With a small amount of thought, we can now say:
Please join us for a collaborative session, after which the product team will be able to initiate cross-company action along an agreed strategic path.
During the session, we will create the following:
A vision statement supported by horizon targets
A set of actions or challenges with metrics linked to the horizon targets, with a defined owner/champion from stakeholders.
To get there, we'll explore:
What is the aim of our project?
What is our starting point? (Where are we now?)
What are the landmarks between now and the aim?
What is the best path for us to travel (based on what we know)?
What actions should be taken now?
If you have any insight or existing materials that will help us to answer any of these areas, please send them on to me or put a call in my diary to run through them; we want to build on our work so far, not reinvent the wheel!

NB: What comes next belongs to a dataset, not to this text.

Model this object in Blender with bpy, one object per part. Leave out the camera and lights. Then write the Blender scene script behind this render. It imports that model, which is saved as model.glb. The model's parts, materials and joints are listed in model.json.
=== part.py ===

That sounds better, doesn't it?
Bringing the goal, critical questions and outcomes together give you an excellent outline to share with stakeholders. It gives them a clear understanding of what value will be created in the session and why it's important. Getting stakeholders invested in those two points will go a long way to managing their expectations and creating investment.
It also gives you a better platform for requesting support and existing materials. Stakeholders can better assess the suitability of materials they might already have and will ign to share them with you in a way that feeds into your session effectively.
Now it's time to create the agenda.
One last thing to do before you run your session; time to go and flesh those critical questions out as activities! Now you can go think about crazy eights, service maps and presentations. We've defined the cat; it's time to think about how best to skin it. You've laid the foundations, and you're ready to succeed.